Google Cloud Run is the recommended primary reference for OSS docs: single-container deploy, env-based config, and a good match for the runtime-api image. Step-by-step guide: Deploy on Cloud Run.

When jobs exceed request timeouts or need heavier isolation, graduate to ECS Fargate workers or Modal functions—see Deploy on Fargate and App Runner and the platform notes below.

Platform comparison

Platform	Fit	Native / large image	Cold start	Long jobs	Ephemeral disk	Notes
Google Cloud Run	Strong	Supported; use warm image or startup warmup	Mitigate with min instances + warm cache	Bounded by request timeout; use workers for very long PDFs	Ephemeral; use object storage for durable artifacts	Primary OSS reference
AWS ECS Fargate	Strong	Full control over task CPU/RAM	Task cold start; scale with service + queue	No hard platform request cap like Cloud Run HTTP	Ephemeral task storage; EFS optional	Best for worker queues
Modal	Strong (workers)	Custom images / volumes	Good primitives for ML-style cold start	Fits async job pattern	Ephemeral; mount volumes or fetch artifacts	Great burst worker; less universal than Cloud Run for “drop-in API”
AWS App Runner	Possible	Similar to Fargate service	Autoscaling service	Weaker for long-running batch	Ephemeral	Prefer for light API or short jobs
Runpod	Possible	GPU-oriented	Pod startup	Long runs OK	Ephemeral / volume options	Use when GPU or pod-style execution fits
AWS Lambda (container)	Poor	250 MB unzipped / 10 GB image limits; heavy ONNX stack is awkward	Cold start + size	Hard max duration (minutes)	Ephemeral	Appendix only—see Lambda caveat

Fit vs repository characteristics

Native-heavy stack (ONNXRuntime, OpenCV, PyMuPDF, optional Hyperscan): prefer Linux amd64/arm64 images from this repo’s Dockerfile; avoid exotic libc unless you rebuild.
Cold-start sensitivity: layout ONNX and font caches dominate; use runtime-*-warm targets, DOCTRANSLATE_API_WARMUP_ON_STARTUP=eager, or POST /v1/assets/warmup before traffic; see HTTP API – Production notes.
Large images: acceptable on Cloud Run, Fargate, Modal, Runpod; Lambda container images are the outlier.
Model / asset warmup: outbound HTTPS or offline asset bundles; warm build stages need network at image build time. Runtime warmups: see Docker – Quick start (assets warmup and warm image targets).
Long-running jobs: HTTP API jobs run inside the container process; platform request timeouts do not cancel background tasks on all platforms—still cap risk with DOCTRANSLATE_API_JOB_TIMEOUT_SECONDS and worker architectures.
Local disk: treat as scratch only; persist outputs to object storage (S3, GCS, R2) for production.

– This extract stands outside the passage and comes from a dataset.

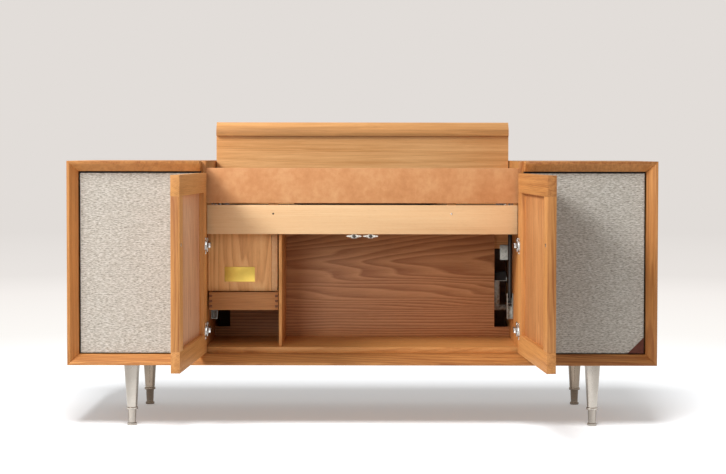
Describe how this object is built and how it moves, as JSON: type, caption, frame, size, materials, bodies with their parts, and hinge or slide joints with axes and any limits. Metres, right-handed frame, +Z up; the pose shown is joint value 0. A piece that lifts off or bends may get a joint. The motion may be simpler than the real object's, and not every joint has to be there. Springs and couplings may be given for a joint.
{
  "type": "record cabinet",
  "caption": "Long low record cabinet on tapered metal legs with loudspeakers behind cloth, a record bay behind two doors and a lift-up lid over a turntable well.",
  "frame": {"origin": "on the floor, under the middle of the bounding box with the doors open", "axes": "+X to the right along the cabinet, -Y to the front, +Z up"},
  "size_m": [1.83, 1.009, 0.9555],
  "materials": {
    "wood": "satin oiled hardwood with visible grain",
    "pale_wood": "satin oiled pale wood",
    "pine": "sawn softwood",
    "back_board": "dark stained board",
    "black_board": "black lacquered board",
    "leather": "smooth tan leather",
    "cloth": "woven loudspeaker cloth",
    "leg_metal": "spun satin aluminium",
    "platter_metal": "turned aluminium",
    "steel": "nickel plated steel",
    "galvanised": "galvanised sheet",
    "black_metal": "black painted metal",
    "brass": "brushed brass",
    "rubber": "matt rubber",
    "white_plastic": "moulded plastic",
    "grey_plastic": "moulded plastic"
  },
  "bodies": {
    "cabinet": {"amplifier": "black_metal", "apron": "pale_wood", "apron_screws": "steel", "bay_back": "wood", "bay_divider": "wood", "bay_floor": "wood", "brass_plate": "brass", "case_back": "back_board", "case_bottom": "wood", "case_side_left": "wood", "case_side_right": "wood", "case_top_left": "wood", "case_top_rear": "wood", "case_top_right": "wood", "catch_bodies": "white_plastic", "connector_plate": "black_metal", "electronics_box": "pale_wood", "electronics_cover": "wood", "front_band": "leather", "grille_cloths": "cloth", "grille_frames": "black_board", "hinge_arms": "steel", "isolation_pucks": "rubber", "leather_tab": "leather", "leg_front_left": "leg_metal", "leg_front_right": "leg_metal", "leg_rear_left": "leg_metal", "leg_rear_right": "leg_metal", "lid_pivots": "steel", "lid_stops": "galvanised", "rear_buffers": "rubber", "rear_frame": "galvanised", "speaker_baffles": "black_board", "strut_brackets": "galvanised", "strut_cylinders": "black_metal", "tonearm_base": "platter_metal", "tray_runners": "pine", "turntable_deck": "black_board", "turntable_feet": "rubber", "turntable_plinth": "black_board", "tweeters": "black_metal", "uprights": "wood", "well_supports": "pine", "woofers": "black_metal"},
    "door_left": {"door_frame_left": "wood", "door_panel_left": "wood", "door_hardware_left": "steel"},
    "door_right": {"door_frame_right": "wood", "door_panel_right": "wood", "door_hardware_right": "steel"},
    "lid": {"lid": "wood", "lid_arms": "steel"},
    "strut_rod_left": {"strut_rod_left": "steel"},
    "strut_rod_right": {"strut_rod_right": "steel"},
    "tray": {"record_tray": "pale_wood"},
    "platter": {"platter": "platter_metal"},
    "tonearm": {"tonearm": "platter_metal"},
    "speed_knob": {"speed_knob": "leg_metal"},
    "catch_plunger_left": {"catch_plunger_left": "grey_plastic"},
    "catch_plunger_right": {"catch_plunger_right": "grey_plastic"}
  },
  "joints": [
    {"name": "door_left_hinge", "type": "hinge", "parent": "cabinet", "child": "door_left", "pos_m": [-0.50025, -0.00575, 0.5105], "axis": [0, 0, -1], "range_deg": [-93.3, 1.7]},
    {"name": "door_right_hinge", "type": "hinge", "parent": "cabinet", "child": "door_right", "pos_m": [0.50025, -0.00575, 0.5105], "axis": [0, 0, 1], "range_deg": [-94.1, 0.9]},
    {"name": "lid_pivot", "type": "hinge", "parent": "cabinet", "child": "lid", "pos_m": [0, 0.22675, 0.68125], "axis": [1, 0, 0], "range_deg": [0, 90]},
    {"name": "strut_left_slide", "type": "slide", "parent": "cabinet", "child": "strut_rod_left", "axis": [0, 0, 1], "range_m": [-0.043, 0.0005]},
    {"name": "strut_right_slide", "type": "slide", "parent": "cabinet", "child": "strut_rod_right", "axis": [0, 0, 1], "range_m": [-0.043, 0.0005]},
    {"name": "tray_slide", "type": "slide", "parent": "cabinet", "child": "tray", "axis": [0, -1, 0], "range_m": [0, 0.1]},
    {"name": "platter_spin", "type": "hinge", "parent": "cabinet", "child": "platter", "pos_m": [-0.04, 0.1785, 0.732], "axis": [0, 0, 1], "continuous": true},
    {"name": "tonearm_swing", "type": "hinge", "parent": "cabinet", "child": "tonearm", "pos_m": [0.148, 0.2525, 0.757], "axis": [0, 0, -1], "range_deg": [0, 52]},
    {"name": "speed_knob_turn", "type": "hinge", "parent": "cabinet", "child": "speed_knob", "pos_m": [-0.18, 0.0575, 0.724], "axis": [0, 0, -1], "range_deg": [0, 90]},
    {"name": "catch_left_press", "type": "slide", "parent": "cabinet", "child": "catch_plunger_left", "axis": [0, 1, 0], "range_m": [0, 0.005], "stiffness_N_per_m": 150},
    {"name": "catch_right_press", "type": "slide", "parent": "cabinet", "child": "catch_plunger_right", "axis": [0, 1, 0], "range_m": [0, 0.005], "stiffness_N_per_m": 150}
  ],
  "couplings": [
    {"joint": "strut_left_slide", "follows": "lid_pivot", "m_per_rad": -0.027009},
    {"joint": "strut_right_slide", "follows": "lid_pivot", "m_per_rad": -0.027009}
  ]
}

Recommended deployment modes

Mode A — HTTP service (small / medium jobs)

Image: runtime-api (doctranslate serve, port 8000).
Scale replicas horizontally; keep one Uvicorn worker per container (see HTTP API).
Tune DOCTRANSLATE_API_MAX_CONCURRENT_JOBS (default 2) to match memory.

Mode B — Batch / worker (long or heavy jobs)

Image: runtime-cpu or runtime-vision (no FastAPI unless you add a thin sidecar).
Pull work from an external queue (SQS, Pub/Sub, Celery broker, Modal .map, etc.).
Write inputs/outputs to object storage; use local disk only for temp IL/PDF work.

Mode C — Split control plane + workers (recommended at scale)

Control plane: small runtime-api (or serverless API gateway + minimal service) for /v1/inspect, /v1/config/validate, health, optional job acceptance that enqueues work only.
Data plane: Fargate / Modal / Runpod workers run doctranslate translate or embed doctranslate.api.async_translate. For the reference HTTP API, you can run doctranslate worker (ARQ) beside doctranslate serve with shared DOCTRANSLATE_API_DATA_ROOT — see HTTP API workers.

flowchart LR
  client[Client] --> apiService[ApiService]
  apiService --> jobQueue[ExternalQueue]
  jobQueue --> workerPool[WorkerPool]
  workerPool --> objectStore[ObjectStorage]
  apiService --> objectStore

Runtime envelopes (starting points)

Tune per document size and OCR flags; these are documentation defaults, not hard limits.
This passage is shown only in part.